Emerging markets are sought by investors for the prospect of high returns, as they often experience faster economic growth as measured by GDP. Investments in emerging markets come with much greater risk due to political instability, domestic infrastructure problems, currency volatility and limited equity opportunities (many large companies may still be “state-run” or private). Also, local stock exchanges may not offer liquid markets for outside investors.

The Federal Reserve System (also known as the Federal Reserve, and informally as the Fed) is the central banking system of the United States. The Federal Reserve System is composed of 12 regional Reserve banks which supervise state member banks. The Federal Reserve System controls the Federal Funds Rate (aka Fed Rate), an important benchmark in financial markets used to influence the supply of money in the U.S. economy.

Gross Domestic Product (GDP) is the monetary value of all the finished goods and services produced within a country's borders in a specific time period, though GDP is usually calculated on an annual basis. It includes all of private and public consumption, government outlays, investments and exports less imports that occur within a defined territory.

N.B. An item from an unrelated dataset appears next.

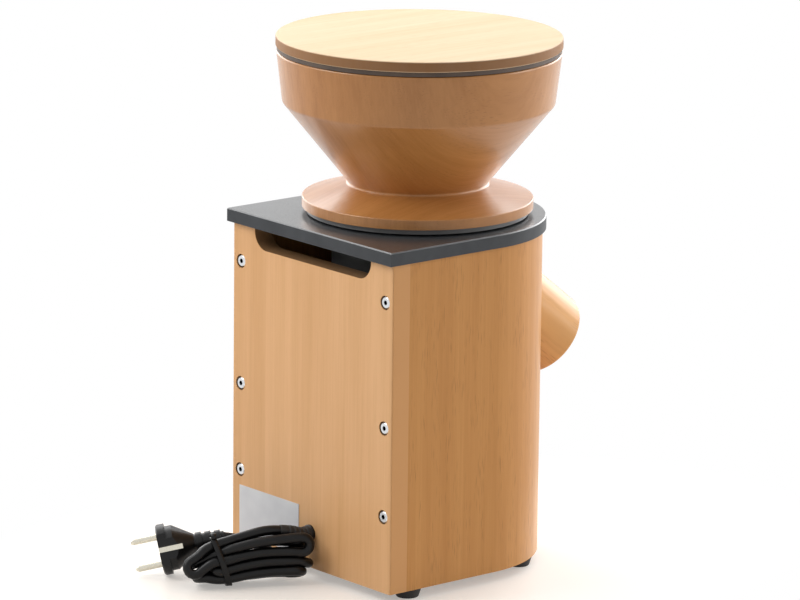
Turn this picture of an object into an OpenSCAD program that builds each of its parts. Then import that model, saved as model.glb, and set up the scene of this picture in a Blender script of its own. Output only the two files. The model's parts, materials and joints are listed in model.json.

Inflation is the rise in the prices of goods and services, as happens when spending increases relative to the supply of goods on the market. Moderate inflation is a common result of economic growth. Hyperinflation, with prices rising at 100% a year or more, causes people to lose confidence in the currency and put their assets in hard assets like real estate or gold, which usually retain their value in inflationary times.

A recession is a significant decline in activity across the economy, lasting longer than a few months. It is visible in industrial production, employment, real income and wholesale-retail trade. The technical indicator of a recession is two consecutive quarters of negative economic growth as measured by a country's gross domestic product (GDP); although the National Bureau of Economic Research (NBER) does not necessarily need to see this occur to call a recession.